TASK BRIEF →
Quote precisely the run of lines opening with the line containing "lampholder(tilt)" and closing with the line containing "cad_parts[node].hide_render = cad_parts[node].hide_viewport", and nothing else.

DATA SEGMENT →
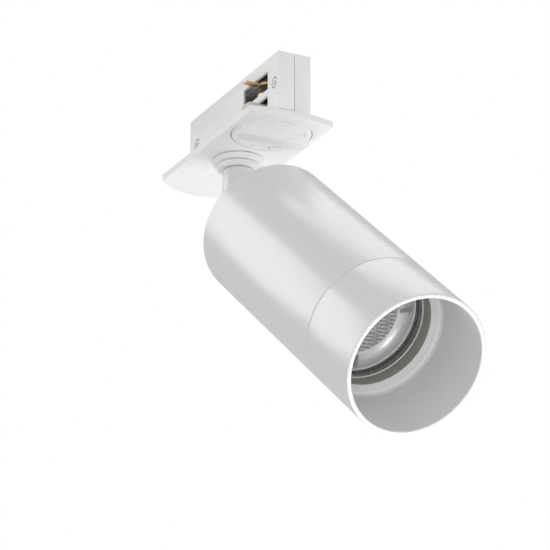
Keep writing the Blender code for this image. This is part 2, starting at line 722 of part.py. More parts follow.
def back_cap(parent):
    inner = HEAD_RADIUS - TUBE_WALL
    outer = inner - GAP
    inside = CAP_FACE + CAP_THICK
    outline = [
        (TUBE_RADIUS + GAP, CAP_FACE),
        (outer - 0.4 * MM, CAP_FACE),
        (outer, CAP_FACE + 0.4 * MM),
        (outer, CAP_SKIRT_END),
        (outer - 1.4 * MM, CAP_SKIRT_END),
        (outer - 1.4 * MM, inside),
        (TUBE_RADIUS + GAP, inside),
    ]
    obj = add("back_cap", turned(outline, FINE), parent, "white_paint")
    boolean(obj, "DIFFERENCE", cutters("cap_hole", screw_holes(), parent))
    for i, way in enumerate((1, -1)):
        place = (way * SCREW_CIRCLE, 0, CAP_FACE - GAP - 1.2 * MM)
        screw(f"cap_screw_{i + 1}", 2.6 * MM, CAP_SCREW, 1.2 * MM, 6.6 * MM, "Z", place, parent)
    nut = prism(hexagon(6.5 * MM), inside + GAP, inside + 4.0 * MM)
    obj = add("neck_nut", nut, parent, "zinc_steel", smooth=False)
    hole = ring(TUBE_RADIUS + GAP, 0, 20 * MM, 40 * MM, MEDIUM)
    boolean(obj, "DIFFERENCE", [cutter("neck_nut_hole", hole, parent)])


def bracket(parent):
    """A bent strip from the back cap to the lampholder: two feet, two legs and a bridge."""
    foot = CAP_FACE + CAP_THICK + GAP + BRACKET_THICK / 2
    bridge = BRIDGE_TOP - BRACKET_THICK / 2
    bend = 0.6 * MM
    half_route = [
        (SCREW_CIRCLE + 4 * MM, foot),
        (BRACKET_LEG + bend, foot),
        (BRACKET_LEG, foot + bend),
        (BRACKET_LEG, bridge - bend),
        (BRACKET_LEG - bend, bridge),
    ]
    route = [(-x, z) for x, z in half_route] + half_route[::-1]
    bent = upright(strip(route, BRACKET_THICK, 10 * MM))
    obj = add("holder_bracket", bent, parent, "zinc_steel", smooth=False)
    bridge_holes = [
        ring(HOLDER_SCREW + GAP, 0, 44 * MM, 60 * MM, COARSE, centre=(way * HOLDER_SCREW_X, 0, 0))
        for way in (1, -1)
    ]
    boolean(obj, "DIFFERENCE", cutters("bracket_hole", [*screw_holes(), *bridge_holes], parent))


def lampholder(parent):
    """The ceramic holder, with two bayonet slots: a narrow lip over a wide pocket."""
    low = BRIDGE_TOP + GAP
    body = ring(HOLDER_RADIUS, 0, low, HOLDER_FRONT, FINE, 0.6 * MM)
    obj = add("lampholder", body, parent, "ceramic")
    cuts = []
    pocket_floor, lip = 55.0 * MM, 60.4 * MM
    for middle in (math.pi / 2, 1.5 * math.pi):
        start, end = middle - LAMP_TWIST, middle
        wide = arc_slot(PIN_CIRCLE, LAMP_PIN_HEAD + 0.4 * MM, start - 0.06, end + 0.06)
        narrow = arc_slot(PIN_CIRCLE, LAMP_PIN + 0.4 * MM, start, end + 0.06)
        cuts.append(prism(wide, pocket_floor, lip))
        cuts.append(prism(narrow, lip - 1 * MM, HOLDER_FRONT + 1 * MM))
        x, y = polar(PIN_CIRCLE, start)
        entry = LAMP_PIN_HEAD + 0.4 * MM
        cuts.append(ring(entry, 0, lip - 2 * MM, HOLDER_FRONT + 2 * MM, COARSE, centre=(x, y, 0)))
    for way in (1, -1):
        hole, head = HOLDER_SCREW + GAP, 2.6 * MM
        low, seat, high = 40 * MM, 58 * MM, 70 * MM
        stepped = [(0, low), (hole, low), (hole, seat), (head, seat), (head, high), (0, high)]
        cuts.append(turned(stepped, COARSE, centre=(way * HOLDER_SCREW_X, 0, 0)))
    boolean(obj, "DIFFERENCE", cutters("holder_cut", cuts, parent))
    for i, way in enumerate((1, -1)):
        outline = [
            (0, 45.6 * MM),
            (HOLDER_SCREW, 45.6 * MM),
            (HOLDER_SCREW, 58.3 * MM),
            (2.2 * MM, 58.3 * MM),
            (2.2 * MM, 59.6 * MM),
            (1.7 * MM, 60.0 * MM),
            (0, 60.0 * MM),
        ]
        place = (way * HOLDER_SCREW_X, 0, 0)
        add(f"holder_screw_{i + 1}", turned(outline, COARSE, "Z", place), parent, "zinc_steel")


def head_wiring(parent):
    low, high = 38.4 * MM, 45.4 * MM
    body = block((13 * MM, 20 * MM, high - low), (0, 0, (low + high) / 2), 0.6 * MM)
    terminal = add("terminal_block", body, parent, "natural_plastic", smooth=False)
    wells = [
        ring(1.6 * MM, 0, -20 * MM, 0, COARSE, axis="X", centre=(-3.0 * MM, way * 4.6 * MM, 42 * MM))
        for way in (1, -1)
    ]
    boolean(terminal, "DIFFERENCE", cutters("terminal_well", wells, parent))
    for name, look, way in (("live", "lead_brown", 1), ("neutral", "lead_blue", -1)):
        loop = [(8.0, 47.7), (9.4, 46.7), (11.4, 45.6), (12.4, 43.8), (11.9, 42.2), (10.4, 41.7)]
        wire(f"lamp_lead_{name}", [(0, way * y * MM, z * MM) for y, z in loop], 0.7 * MM, parent, look)
        run = [(0, way * 0.9 * MM, z * MM) for z in (10.6, 20.0, 30.0, 38.0)]
        wire(f"neck_lead_{name}", run, LEAD_RADIUS, parent, look)


def head_tube(parent):
    inner = HEAD_RADIUS - TUBE_WALL
    soft = 0.4 * MM
    outline = [
        (inner, BACK),
        (HEAD_RADIUS - soft, BACK),
        (HEAD_RADIUS, BACK + soft),
        (HEAD_RADIUS, SEAM - 0.2 * MM),
        (HEAD_RADIUS - 0.2 * MM, SEAM),
        (inner, SEAM),
    ]
    add("head_tube", turned(outline, FINE), parent, "white_paint")


# ---------------------------------------------------------------- lamp


def lamp(parent):
    """A GU10 lamp: cap and pins, tapered shell, board, bowl, textured optic and rim."""
    cap_low = HOLDER_FRONT + GAP
    cap = ring(LAMP_CAP_RADIUS, 0, cap_low, LAMP_CAP_END, FINE, 0.4 * MM)
    add("lamp_cap", cap, parent, "ceramic")
    mouth = LAMP_RADIUS - LAMP_SHELL_WALL
    throat = LAMP_CAP_RADIUS + GAP
    shell = [
        (12.0 * MM, 70.4 * MM),
        (15.6 * MM, 77.0 * MM),
        (24.0 * MM, 100.0 * MM),
        (LAMP_RADIUS, 104.4 * MM),
        (LAMP_RADIUS, LAMP_SHELL_END),
        (mouth, LAMP_SHELL_END),
        (mouth, 104.4 * MM),
        (22.2 * MM, 99.6 * MM),
        (14.0 * MM, 77.6 * MM),
        (throat, LAMP_CAP_END + 0.6 * MM),
        (throat, 70.4 * MM),
    ]
    add("lamp_shell_body", turned(shell, FINE), parent, "lamp_shell")
    for name, way in (("live", 1), ("neutral", -1)):
        outline = [
            (0, LAMP_PIN_START),
            (LAMP_PIN_HEAD - 0.3 * MM, LAMP_PIN_START),
            (LAMP_PIN_HEAD, LAMP_PIN_START + 0.3 * MM),
            (LAMP_PIN_HEAD, 59.2 * MM),
            (LAMP_PIN, 60.0 * MM),
            (LAMP_PIN, cap_low - GAP / 2),
            (0, cap_low - GAP / 2),
        ]
        pin = turned(outline, COARSE, "Z", (0, way * PIN_CIRCLE, 0))
        add(f"lamp_pin_{name}", pin, parent, "copper_alloy")
    board = ring(BOARD_RADIUS, 0, BOARD_FACE - 1.4 * MM, BOARD_FACE, MEDIUM)
    add("lamp_board", board, parent, "circuit_board")
    top = LAMP_FRONT - 1.4 * MM
    flange, flange_back = mouth - 0.4 * MM, top - 1.0 * MM
    bowl = [
        (LENS_RADIUS + 0.4 * MM, top - 4.4 * MM),
        (LENS_RADIUS + 1.6 * MM, top - 5.2 * MM),
        (BOWL_RADIUS + 0.8 * MM, flange_back),
        (flange, flange_back),
        (flange, top),
        (BOWL_RADIUS, top),
    ]
    add("lamp_bowl", turned(bowl, FINE), parent, "lamp_bowl")
    optic = [
        (0, top - 9.0 * MM),
        (LENS_RADIUS * 0.55, top - 9.0 * MM),
        (LENS_RADIUS, top - 4.0 * MM),
        (LENS_RADIUS, top + 0.4 * MM),
        (LENS_RADIUS * 0.6, top + 0.8 * MM),
        (0, top + 0.9 * MM),
    ]
    add("lamp_optic", turned(optic, FINE), parent, "lamp_optic")
    rim = ring(24.9 * MM, BOWL_RADIUS, LAMP_FRONT - 1.1 * MM, LAMP_FRONT, FINE, 0.3 * MM)
    add("lamp_rim", rim, parent, "lamp_rim")


# ---------------------------------------------------------------- front ring


def front_ring(parent):
    inner = HEAD_RADIUS - RING_WALL
    low = SEAM + GAP
    soft = 0.3 * MM
    outline = [
        (inner, low),
        (HEAD_RADIUS - 0.2 * MM, low),
        (HEAD_RADIUS, low + 0.2 * MM),
        (HEAD_RADIUS, FRONT - soft),
        (HEAD_RADIUS - soft, FRONT),
        (inner + soft, FRONT),
        (inner, FRONT - soft),
    ]
    add("front_ring", turned(outline, FINE), parent, "white_paint")
    outer = inner - GAP
    skirt = outer - 1.0 * MM
    collar = LEDGE_INNER + 0.9 * MM
    under = LEDGE_EDGE - 1.4 * MM
    sleeve = [
        (LEDGE_INNER, SLEEVE_END),
        (collar, SLEEVE_END),
        (collar, under),
        (skirt, under),
        (skirt, SLEEVE_END),
        (outer, SLEEVE_END),
        (outer, LEDGE_FACE),
        (LEDGE_INNER, LEDGE_EDGE),
    ]
    add("baffle_sleeve", turned(sleeve, FINE), parent, "collar_paint")


# ---------------------------------------------------------------- assembly


def clear_scene():
    for obj in list(bpy.data.objects):
        bpy.data.objects.remove(obj, do_unlink=True)


def build():
    clear_scene()
    adapter()
    rail_lock()
    pan = swivel()
    tilt = frame("tilt_axis", pan, (0, 0, -PIVOT_DROP), (0, math.pi - REST_TILT, 0))
    neck(tilt)
    back_cap(tilt)
    bracket(tilt)
    lampholder(tilt)
    head_wiring(tilt)
    head_tube(tilt)
    lamp(frame("lamp_axis", tilt))
    front_ring(frame("ring_axis", tilt))


build()
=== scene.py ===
import json
import math

import bmesh
import bpy
from mathutils import Matrix, Vector


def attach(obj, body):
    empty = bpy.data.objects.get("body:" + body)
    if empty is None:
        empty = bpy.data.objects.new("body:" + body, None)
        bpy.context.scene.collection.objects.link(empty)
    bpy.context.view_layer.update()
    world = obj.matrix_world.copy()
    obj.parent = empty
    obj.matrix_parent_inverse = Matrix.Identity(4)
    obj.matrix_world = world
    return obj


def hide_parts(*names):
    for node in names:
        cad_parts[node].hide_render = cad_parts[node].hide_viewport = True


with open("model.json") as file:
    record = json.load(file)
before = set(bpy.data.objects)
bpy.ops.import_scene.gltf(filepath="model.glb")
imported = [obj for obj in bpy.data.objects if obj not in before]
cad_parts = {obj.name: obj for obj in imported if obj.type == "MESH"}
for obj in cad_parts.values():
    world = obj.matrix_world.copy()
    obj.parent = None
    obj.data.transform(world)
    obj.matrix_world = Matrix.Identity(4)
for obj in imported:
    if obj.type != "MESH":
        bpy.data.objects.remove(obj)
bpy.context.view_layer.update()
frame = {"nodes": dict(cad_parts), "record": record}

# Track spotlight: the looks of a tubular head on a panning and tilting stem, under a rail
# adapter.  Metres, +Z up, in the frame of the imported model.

MM = 0.001
GAP = 0.3 * MM

# Rest pose
REST_PAN = math.radians(7.0)
REST_TILT = math.radians(49.1)
PIVOT_DROP = 20.7 * MM

# Adapter plate and body
PLATE_HALF = 17.8 * MM
PLATE_THICK = 2.5 * MM
PLATE_SOFT_APEX = -41.0 * MM
PLATE_SOFT_RADIUS = 23.0 * MM
PLATE_FLAT_APEX = 48.3 * MM
PLATE_FLAT_RADIUS = 60.0 * MM
BODY_START = -30.0 * MM
BODY_END = 48.0 * MM
BODY_HALF = 6.9 * MM
BODY_TOP = 24.0 * MM
WALL = 1.1 * MM
FLOOR_TOP = 1.2 * MM
SHELL_FOOT = -0.1 * MM
SHELL_SCREWS = ((-24.0 * MM, 12.0 * MM), (12.4 * MM, 6.2 * MM), (44.4 * MM, 12.0 * MM))
SCREW_RADIUS = 1.1 * MM
SCREW_HEAD = 2.1 * MM

# Rail lock
KNOB_X = 28.6 * MM
KNOB_RADIUS = 15.5 * MM
KNOB_THICK = 1.7 * MM
KNOB_RECESS = 2.0 * MM
KNOB_BAR_HALF = 3.4 * MM
KNOB_BAR_PROUD = 2.9 * MM
KNOB_HUB = 3.9 * MM
SHAFT_RADIUS = 2.0 * MM
CAM_WING_BOTTOM = 4.9 * MM
CAM_TOP = 8.3 * MM
LIVE_LEVEL = 13.0 * MM
NEUTRAL_LEVEL = 17.4 * MM
SWEEP_RADIUS = 12.4 * MM

# Swivel
TUBE_RADIUS = 4.0 * MM
WIRE_BORE = 2.4 * MM
STEM_TUBE_TOP = 8.6 * MM
BEZEL_RADIUS = 10.1 * MM
BEZEL_END = -4.8 * MM
DISC_RADIUS = 8.5 * MM
DISC_END = -7.0 * MM
STEM_RADIUS = 6.3 * MM
FORK_SLOT_HALF = 2.9 * MM
FORK_SLOT_TOP = 7.2 * MM
PIN_RADIUS = 1.7 * MM
PIN_HEAD = 3.0 * MM
PIN_SEAT = 4.2 * MM

# Head and lamp, measured from the tilt axis along the beam
HEAD_RADIUS = 27.5 * MM
TUBE_WALL = 1.6 * MM
BACK = 28.0 * MM
FRONT = 151.6 * MM
SEAM = 119.2 * MM
RING_WALL = 1.8 * MM
NECK_SHOULDER = 7.4 * MM
NECK_TUBE_END = 36.8 * MM
CAP_FACE = 29.2 * MM
CAP_THICK = 2.2 * MM
CAP_SKIRT_END = 39.0 * MM
SCREW_CIRCLE = 17.0 * MM
CAP_SCREW = 1.4 * MM
LAMP_FRONT = 109.8 * MM
LENS_RADIUS = 14.3 * MM
BOWL_RADIUS = 20.9 * MM
RIM_RADIUS = 24.9 * MM
SLEEVE_END = 111.0 * MM
LEDGE_FACE = 121.0 * MM
LEDGE_EDGE = 118.8 * MM
LEDGE_INNER = 22.4 * MM

ROUND = 144  # sides of the large round pieces
SMALL_ROUND = 72
SMOOTH_ANGLE = math.radians(32)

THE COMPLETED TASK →
    lampholder(tilt)
    head_wiring(tilt)
    head_tube(tilt)
    lamp(frame("lamp_axis", tilt))
    front_ring(frame("ring_axis", tilt))


build()
=== scene.py ===
import json
import math

import bmesh
import bpy
from mathutils import Matrix, Vector


def attach(obj, body):
    empty = bpy.data.objects.get("body:" + body)
    if empty is None:
        empty = bpy.data.objects.new("body:" + body, None)
        bpy.context.scene.collection.objects.link(empty)
    bpy.context.view_layer.update()
    world = obj.matrix_world.copy()
    obj.parent = empty
    obj.matrix_parent_inverse = Matrix.Identity(4)
    obj.matrix_world = world
    return obj


def hide_parts(*names):
    for node in names:
        cad_parts[node].hide_render = cad_parts[node].hide_viewport = True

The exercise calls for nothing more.